Myers, on the other hand, is an interesting character in this film, thanks to the dual portrayals of him by James Jude Courtney and the originator of the role, Nick Castle. Castle portrays The Shape in his pre-mask moments, and does an outstanding job, giving Myers a surprising physicality for an older man who is perhaps somewhat vulnerable without his venerable mask and trademark coveralls. The two actors in this film pull off an impressive feat, returning the character of MIchael Myers to actually being “The Shape”, a faceless void of evil that subsequent filmmakers after Carpenter tried desperately to understand, while also bringing a depth to the character that, in retrospect, Rob Zombie could only have dreamed of bringing him. It is clear in this edition of the franchise that Michael Myers is a flesh-and-blood man (albeit one with a ridiculously high pain tolerance), and Castle manages to bring enough of a semblance of humanity to him while also reclaiming that idea of the blank void of evil that made the original so frightening. It’s a terrific performance by both actors.
With all of this terrific work being done by veterans such as Curtis, Greer, and Castle, it would be easy for the film’s younger cast to get lost in the shuffle, but thankfully David Gordon Green has stocked this film with some absolutely tremendous supporting characters. Although technically a supporting character, Andi Matichak is a revelation as Laurie Strode’s granddaughter. Enough can’t be said about how good she is in this film, doing more than justice to the concept of the type of role that Jamie Lee Curtis helped to bring to the mainstream with her original turn as Strode in 1978. I can’t wait to see Matichak in more films, and hopefully some more Halloween films, as we move forward. She’s a rising star, no question.
Will Patton is also on hand as Officer Hawkins, who is essentially the stand-in for the usual sheriff character that we’ve gotten in most of these films. Patton is his usual excellent self, bringing a credibility to this type of role that we’re not used to seeing in these films. Also a highlight among the supporting cast are Virginia Gardener as a babysitter named Vicky and Jibrail Nantambu, the actor who portrays the young boy that Vicky is babysitting for on Halloween night. Their scene is at the same time both hiilarious and absolutely terrifying. Nantambu’s character is one of the best non-Strode characters to be introduced to the franchise on quite some time. It’s a bit part and doesn’t connect to the overall narrative of the film, but it’s definitely a highlight of the film.
The only misstep that Halloween makes is in the twist it tries to force down the audience’s throat towards the end of the film as the film moves into the mode of trying to bring us to the confrontation between Strode and Myers. Without going into spoiler territory, the motivation for the twist can be decoded if you really think back on the film afterward, but in the moment, it leaves you completely scratching your head in the moment and takes you completely out of the film for a few moments, also thanks in no short measure to the brief blend of horror and potentially unintended comedy that immediately follows. It should be said that it’s an absolute testament to Curtis, Greer, Matichak, and Courtney for pulling this film back on track as the film comes to its climax, as the twist threatened to completely derail the film.

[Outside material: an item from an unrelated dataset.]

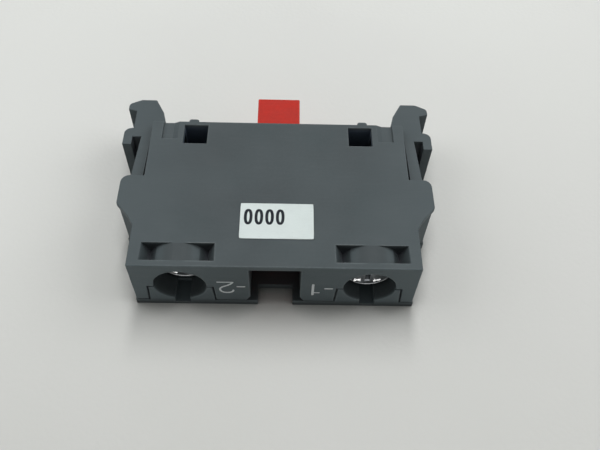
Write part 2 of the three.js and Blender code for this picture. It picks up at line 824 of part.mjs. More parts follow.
const greyPlastic = () => plastic(0x555c5d, 0.55);
const redPlastic = () => plastic(0xc43c33, 0.45);
const brass = () => metal(0xc8a04a, 0.35);
const silver = () => metal(0xd0d0cc, 0.3);
const platedSteel = () => metal(0xb9bec1, 0.28);
const springSteel = () => metal(0x9aa0a4, 0.35);
const paper = () => plastic(0xd9e0df, 0.7);

// Assembly

function named(name, geometry, material) {
  const mesh = new THREE.Mesh(geometry, material);
  mesh.name = name;
  return mesh;
}

const block = new THREE.Group();
block.position.y = -overallDepth / 2;

block.add(named('housing_shell', housingShell(), greyPlastic()));
block.add(named('base_cover', baseCover(), greyPlastic()));
block.add(named('plunger', plunger(), redPlastic()));
block.add(named('contact_bridge', contactBridge(), brass()));

const returnCoil = coil(
  returnDiameter, returnWire, returnCurls, ribFront + springEndGap, springSeat - springEndGap);
const returnSpring = named('return_spring', returnCoil, springSteel());
returnSpring.position.z = axisHeight;
block.add(returnSpring);

const contactCoil = coil(
  contactDiameter, contactWire, contactCurls, shelfPosition + springEndGap, bridgeBack - springEndGap);
const contactSpring = named('contact_spring', contactCoil, springSteel());
contactSpring.position.z = axisHeight;
block.add(contactSpring);

const label = new THREE.BoxGeometry(labelWidth, labelDepth, labelThickness);
const labelMesh = named('label', label, paper());
labelMesh.position.set(labelCentre.x, labelCentre.y, blockThickness + labelThickness / 2);
block.add(labelMesh);

const screwDepths = { left: leftScrewDepth, right: rightScrewDepth };
const hook = latchHook();
const strip = contactStrip();

for (const [sideName, side] of Object.entries(sides)) {
  const onSide = (geometry) => (side > 0 ? geometry : mirrored(geometry));
  block.add(named(`latch_hook_${sideName}`, onSide(hook), greyPlastic()));
  block.add(named(`contact_strip_${sideName}`, onSide(strip), brass()));

  const fixedTip = named(`fixed_tip_${sideName}`, contactTip(fixedTipHeight, stripThickness), silver());
  fixedTip.position.set(side * contactOffset, fixedTipFace, axisHeight);
  block.add(fixedTip);

  const bridgeTip = named(`bridge_tip_${sideName}`, contactTip(bridgeTipHeight, bridgeThickness), silver());
  bridgeTip.position.set(side * contactOffset, fixedTipFace, axisHeight);
  bridgeTip.rotation.x = Math.PI;
  block.add(bridgeTip);

  const screw = named(`terminal_screw_${sideName}`, terminalScrew(), platedSteel());
  screw.position.set(side * terminalOffset, screwDepths[sideName], axisHeight);
  block.add(screw);

  const clamp = named(`clamp_plate_${sideName}`, clampPlate(), platedSteel());
  clamp.position.set(side * terminalOffset, screwDepths[sideName] + headThickness, axisHeight);
  block.add(clamp);

  const nut = named(`terminal_nut_${sideName}`, terminalNut(), platedSteel());
  nut.position.set(side * terminalOffset, nutPosition, axisHeight);
  block.add(nut);
}

export default block;
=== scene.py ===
"""Looks of the contact block: mouldings with rounded edges, threaded screws, wound springs,
label and printed marks.

Places are written in millimetres, with x = 0 in the block's middle, y = 0 on its terminal face
and z = 0 on the table. at() turns them into the frame's metres.
"""

import math
from operator import mul

import bmesh
import bpy
from mathutils import Matrix, Vector
from mathutils.bvhtree import BVHTree


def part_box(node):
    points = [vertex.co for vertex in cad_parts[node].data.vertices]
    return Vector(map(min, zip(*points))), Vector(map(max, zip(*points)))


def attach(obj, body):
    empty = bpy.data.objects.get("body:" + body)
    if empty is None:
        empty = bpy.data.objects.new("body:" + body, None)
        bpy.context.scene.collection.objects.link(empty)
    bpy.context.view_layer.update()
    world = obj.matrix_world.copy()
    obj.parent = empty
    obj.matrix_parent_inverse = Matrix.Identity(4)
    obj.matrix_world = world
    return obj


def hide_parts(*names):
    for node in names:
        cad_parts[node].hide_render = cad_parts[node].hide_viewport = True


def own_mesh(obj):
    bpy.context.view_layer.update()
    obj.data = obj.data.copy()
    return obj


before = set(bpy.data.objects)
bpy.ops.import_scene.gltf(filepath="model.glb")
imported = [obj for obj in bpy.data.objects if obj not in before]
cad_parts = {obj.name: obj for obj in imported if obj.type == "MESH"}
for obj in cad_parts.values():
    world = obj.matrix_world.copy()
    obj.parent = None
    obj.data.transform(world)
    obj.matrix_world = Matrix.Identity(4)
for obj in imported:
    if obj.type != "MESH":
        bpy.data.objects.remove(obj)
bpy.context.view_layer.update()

MM = 0.001
TERMINAL_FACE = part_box("housing_shell")[0].y
TERMINAL_X = 12.7
AXIS_HEIGHT = 5.0
ROOF = 10.0
SIDES = {"left": -1, "right": 1}


def at(x, y, z):
    """A measured place in millimetres, as a point of the frame."""
    return Vector((x * MM, TERMINAL_FACE + y * MM, z * MM))


# Materials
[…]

The climax itself is one of the most heart-pounding stretches of any Halloween film, including the original and, thankfully, makes you forget the misstep that sets it up. The confrontation is everything you’d want it to be and more, and the four principal actors involved completely knock it out of the park.
David Gordon Green, despite a misstep here and there, has effectively crafted a horror masterpiece with his follow-up to John Carpenter’s original. Speaking of Carpenter, he provides a truly excellent score for the film as well, mirroring his original score in 1978 while breathing new life into it as well. With the Halloween franchise now back on track, hopefully Green can be enticed to return to bring us more.